I suggest this unifying concept could be to consider the entire
Mediterranean region the second, major stage - in a three- or four-stage
concept - of the development of the global civilization. We find the shapes
of nature repeated at different levels, the vortex occurs for instance in
the whirlpool, in the depression approaching from the West and in the
structure of our own spiral galaxy, but the analogy between the development
of a human being and the development of a 'global individual' does not
suggest itself so easily until we have the framework of an answer to a
series of questions concerning the frequency, ubiquity and typical
development of global civilizations. If you consider the physical and
psychical development of a human being, there are a small number of clearly
definable stages which the individual must pass through successfully before
he or she becomes a mentally sane and physically healthy grown-up person.
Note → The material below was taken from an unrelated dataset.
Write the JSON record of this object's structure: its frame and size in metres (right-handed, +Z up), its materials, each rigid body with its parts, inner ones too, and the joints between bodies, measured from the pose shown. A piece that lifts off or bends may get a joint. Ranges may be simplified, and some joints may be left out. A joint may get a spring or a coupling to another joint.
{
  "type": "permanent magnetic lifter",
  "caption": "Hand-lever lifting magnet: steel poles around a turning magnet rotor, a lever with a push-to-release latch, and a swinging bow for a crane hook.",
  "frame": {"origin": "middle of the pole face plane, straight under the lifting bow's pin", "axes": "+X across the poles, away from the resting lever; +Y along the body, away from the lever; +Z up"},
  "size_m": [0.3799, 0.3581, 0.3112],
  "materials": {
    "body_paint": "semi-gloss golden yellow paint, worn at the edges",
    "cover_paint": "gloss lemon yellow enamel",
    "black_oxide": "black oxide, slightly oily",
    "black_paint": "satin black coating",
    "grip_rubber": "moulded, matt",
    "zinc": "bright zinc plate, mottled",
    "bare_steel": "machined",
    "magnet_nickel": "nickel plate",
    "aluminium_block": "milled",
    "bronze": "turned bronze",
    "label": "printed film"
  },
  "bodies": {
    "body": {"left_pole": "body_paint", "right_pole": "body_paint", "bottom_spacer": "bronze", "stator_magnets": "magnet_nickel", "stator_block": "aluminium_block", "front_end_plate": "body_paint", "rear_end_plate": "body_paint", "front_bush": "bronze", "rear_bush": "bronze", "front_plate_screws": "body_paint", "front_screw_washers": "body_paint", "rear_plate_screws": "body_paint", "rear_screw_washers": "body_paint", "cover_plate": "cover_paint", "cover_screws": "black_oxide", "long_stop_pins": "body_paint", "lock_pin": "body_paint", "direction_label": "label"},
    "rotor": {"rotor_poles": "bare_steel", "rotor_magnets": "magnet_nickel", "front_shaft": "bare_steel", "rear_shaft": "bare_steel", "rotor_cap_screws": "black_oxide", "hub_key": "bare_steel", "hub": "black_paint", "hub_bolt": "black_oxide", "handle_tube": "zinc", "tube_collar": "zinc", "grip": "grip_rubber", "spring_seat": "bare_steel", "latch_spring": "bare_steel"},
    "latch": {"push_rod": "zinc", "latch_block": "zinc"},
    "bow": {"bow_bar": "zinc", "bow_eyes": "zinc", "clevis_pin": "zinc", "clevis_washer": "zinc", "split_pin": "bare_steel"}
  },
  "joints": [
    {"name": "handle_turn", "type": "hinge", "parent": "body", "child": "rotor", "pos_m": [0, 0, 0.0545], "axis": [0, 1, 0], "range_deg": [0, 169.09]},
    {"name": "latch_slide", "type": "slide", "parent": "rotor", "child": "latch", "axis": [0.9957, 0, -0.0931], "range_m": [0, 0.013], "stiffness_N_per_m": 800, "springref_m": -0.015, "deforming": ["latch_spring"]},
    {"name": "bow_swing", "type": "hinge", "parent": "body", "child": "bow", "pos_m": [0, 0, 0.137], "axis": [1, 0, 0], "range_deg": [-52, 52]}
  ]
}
The process appears analogous when it concerns the development of a global
civilization. After the river civilizations comes the Mediterranean stage
succeeded by the ocean stage, the age of the voyages of discovery. It is
true that there is a lot in between, but these are clearly definable steps
in the development of a global civilization and the descendants of Abraham
and Isaac played important roles at each stage contributing immensely,
sometimes paradoxically, against their will, to the forceful, goal-directed
self-realisation of our civilization. The first Christians were Jewish and
Christianity, which together with the ideas and values of ancient Greece
constitute the prime substance of Western civilization, is a descendant of
judaism.
The pseudosacrifice of Isaac suggesting the transcendence of human
sacrifice, the position of the victim as the first in a line of human
pseudosacrifices and the literal meaning of the name of Abraham being 'the
father of a multitude (of nations)', clearly indicates that the message is
addressed to the entire global civilization.
The crucifixion of Jesus on Golgotha just beyond the town walls was regarded
as the execution of a criminal by his adversaries and as a human sacrifice
by his proselytes, testifying to an unredeemed, profound antagonism in the
Jewish society at that time between an educated elite, e.g. the Pharisees
and the Sadducees - and the lay citizenry. Here the sacrifice-transcending
element was resurrection, not only spiritual, but also carnal resurrection.
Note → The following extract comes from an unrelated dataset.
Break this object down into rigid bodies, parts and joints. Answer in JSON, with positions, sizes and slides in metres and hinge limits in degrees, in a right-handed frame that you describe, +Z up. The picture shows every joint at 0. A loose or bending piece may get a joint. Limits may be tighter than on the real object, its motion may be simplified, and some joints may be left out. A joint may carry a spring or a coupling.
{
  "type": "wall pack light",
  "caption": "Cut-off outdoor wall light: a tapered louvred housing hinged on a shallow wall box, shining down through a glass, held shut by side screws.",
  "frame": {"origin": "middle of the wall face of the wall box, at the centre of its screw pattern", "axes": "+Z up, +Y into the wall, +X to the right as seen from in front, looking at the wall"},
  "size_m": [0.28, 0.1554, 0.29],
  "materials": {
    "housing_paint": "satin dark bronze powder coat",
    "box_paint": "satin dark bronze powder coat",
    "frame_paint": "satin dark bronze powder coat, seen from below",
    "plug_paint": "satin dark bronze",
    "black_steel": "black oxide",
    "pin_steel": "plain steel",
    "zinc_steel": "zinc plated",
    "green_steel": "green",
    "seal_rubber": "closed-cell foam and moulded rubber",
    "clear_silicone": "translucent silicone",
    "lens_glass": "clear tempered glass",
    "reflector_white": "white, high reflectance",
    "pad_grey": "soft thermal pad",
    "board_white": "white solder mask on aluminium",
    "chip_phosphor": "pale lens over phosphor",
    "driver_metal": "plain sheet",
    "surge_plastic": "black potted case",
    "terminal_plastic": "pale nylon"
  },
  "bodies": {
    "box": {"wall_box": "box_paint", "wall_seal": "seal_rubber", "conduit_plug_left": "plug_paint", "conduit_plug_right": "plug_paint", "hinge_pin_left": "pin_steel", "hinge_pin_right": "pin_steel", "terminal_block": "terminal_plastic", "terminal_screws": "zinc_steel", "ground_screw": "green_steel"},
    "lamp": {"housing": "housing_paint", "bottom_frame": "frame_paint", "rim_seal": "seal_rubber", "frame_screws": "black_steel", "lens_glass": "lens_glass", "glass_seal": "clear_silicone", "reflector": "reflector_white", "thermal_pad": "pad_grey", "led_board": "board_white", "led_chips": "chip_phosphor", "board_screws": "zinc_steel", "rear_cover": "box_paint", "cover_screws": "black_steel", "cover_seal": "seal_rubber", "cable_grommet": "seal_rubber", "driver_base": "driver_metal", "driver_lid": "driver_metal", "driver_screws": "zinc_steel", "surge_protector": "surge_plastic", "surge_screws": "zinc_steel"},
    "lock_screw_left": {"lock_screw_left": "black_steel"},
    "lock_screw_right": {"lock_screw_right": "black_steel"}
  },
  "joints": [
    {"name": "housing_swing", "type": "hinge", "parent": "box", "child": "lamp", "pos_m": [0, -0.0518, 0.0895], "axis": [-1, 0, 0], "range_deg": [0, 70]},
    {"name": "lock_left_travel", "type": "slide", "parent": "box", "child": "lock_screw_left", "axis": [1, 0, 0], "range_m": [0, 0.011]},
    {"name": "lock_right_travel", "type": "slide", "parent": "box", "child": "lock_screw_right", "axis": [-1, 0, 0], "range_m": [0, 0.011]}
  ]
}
In contradistinction to what was the case at the pseudo-sacrifice of Isaac,
several spectators were present at Jesus' death - and a restricted number of
persons witnessed his physical presence after his resurrection, fantastic
to such a degree that Thomas the Doubter had to touch his resurrected body,
and mystic to the extent that it has remained an unsolvable enigma for
almost two thousand years. It was a mystery in which you might have faith,
but for which nobody was able to give a detailed, scientifically reasoned
account, before the launch of the NATO COSMIC-classified 'Apocalypse'
project around 1964 and the dawning understanding of the physics of FTL
(faster-than-light) travels and time reversal.
Finally, human sacrifice is transcended in its individual form by Messiah's
openly displayed threefold resurrection on Doomsday.
We find the above-mentioned tripartite pattern reiterated both in the
sacrificial triad, Isaac - Jesus - Messiah and in the personal death of
Messiah, who actually dies three times on Doomsday, each time in a different
way.
"The pattern is found in myths and legends of various Indo-European peoples
in two main forms. The first of these is a series or grouping of three
deaths, each by a different means. The second is a single death by three
different means simultaneously."
In the sacrificial context, this tripartition means that the sacrifice is
'khalil', total, i.e. that the entire meaning potential of the sacrificial
system has been exhausted. So when we have both forms of the tripartite
sacrificial pattern, with the vital reservation that Isaac actually doesn't
die, that Jesus resurrects from death, and that Messiah survives being
killed even three times, it is hereby signified that we have transgressed
the border to a new world, the sacrificial system and sacrificial reality
itself having been used up and transcended completely.
The tripartition of sacrifice alludes to the three elements, earth, air, and
water or the underworld and to methods of execution belonging to each
element. The Scandinavian Germanic peoples, from which the richest evidence
for this pattern comes, had three means of human sacrifice as well as
criminal execution: by hanging (corresponding to the air), by drowning or
its equivalent, living interment (corresponding to water or the underworld)
or by a weapon. The latter means suggests that this death form is
associated with the War god and, consequently, with the warrior function.